I’ve spent the majority of the rest of my free time focused on some nerdy shit. I’m finished off a fantastic Sci Fi book series – Space Team – at least until more are written, which inspired me over the break to write a choose your own adventure (they’re a bit out of order but the text is there) in the same style and possibly explore penning something longer form as well. I’m marathoning a fantastic show called Critical Role, where voice actors play Dungeons&Dragons, and I’m hooked. I’m currently reading some books in the Lit RPG classification (books where tabletop role playing game players end up IN the game), previously Creatures&Caverns and my current books are Spells, Swords, & Stealth.
I’m also leaning into the ridiculousness of my Bard character in OUR tabletop game. I’ve started writing session recaps in my character’s voice (which is fantastic writing practice and just plain fun to do), getting really into the story’s investigations like woah, and just coming up with clever and crazy shit. It’s amusing me to no end, and anything that makes me smile this much is something worth doing in my book.

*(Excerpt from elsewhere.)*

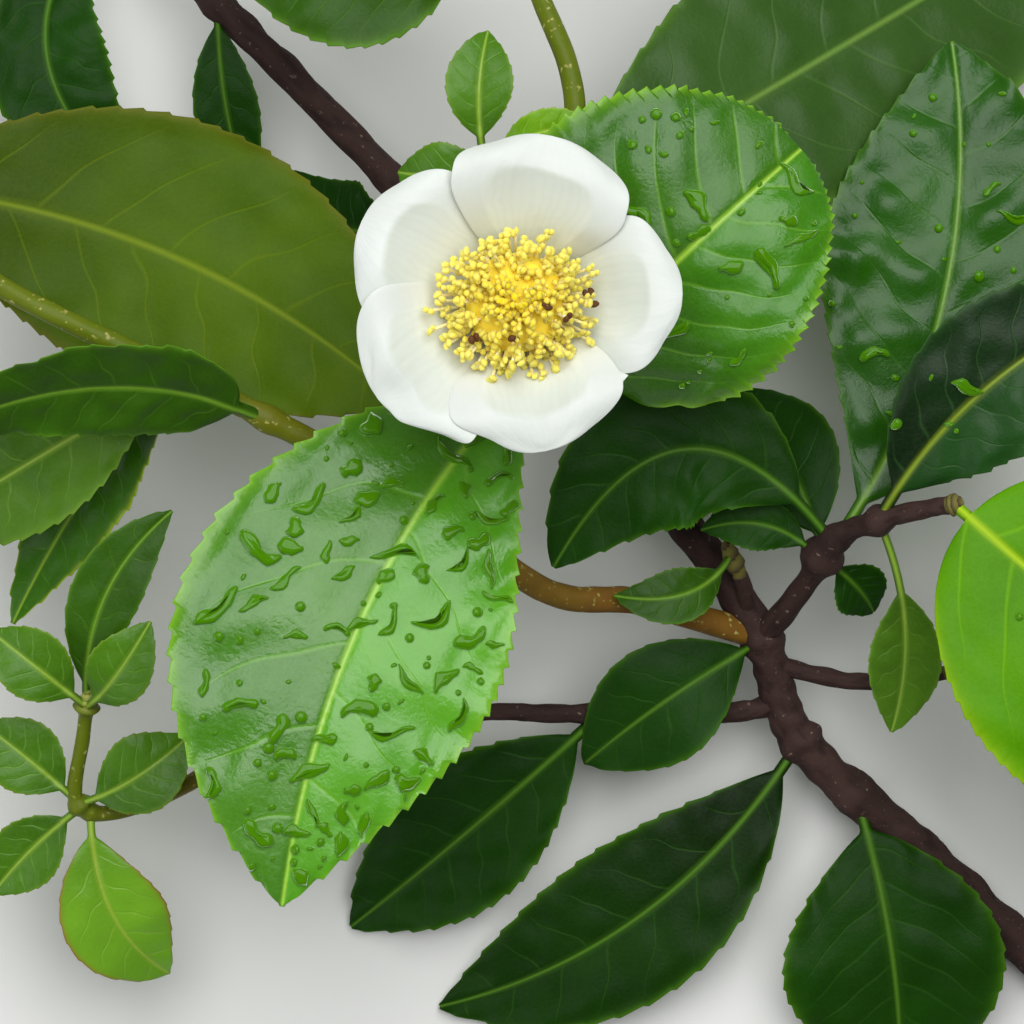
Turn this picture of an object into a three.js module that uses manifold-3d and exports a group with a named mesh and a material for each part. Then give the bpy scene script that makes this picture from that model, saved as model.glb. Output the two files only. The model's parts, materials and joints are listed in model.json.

I’m 100% eyes wide open that this is an escape into fantasy land because real life feels kind of heavy right now. I wrestled with it for a while, but I’ve got no shame following this path because it feels like something I should do. In the last few months, I’ve become more engaged in my writing, enjoying “costuming” myself, and I’ve picked up music again. I feel like some of the ludicrous things I do and plan to do during these sessions are also great exercises in confidence, taking risks, and practice in asking forgiveness not permission, which will be key in some other things I need to conquer this year.
Actually, screw forgiveness as well. I don’t need to be sorry for the things that I am. I just need to forge ahead and let things fall in my wake as they may as long as my conscience is sound. 2019 is about telling the haters in my head, those negative evil voices that say that I’m taking up too much space in the world, telling all that noise and nonsense to kindly take a long walk off a short pier.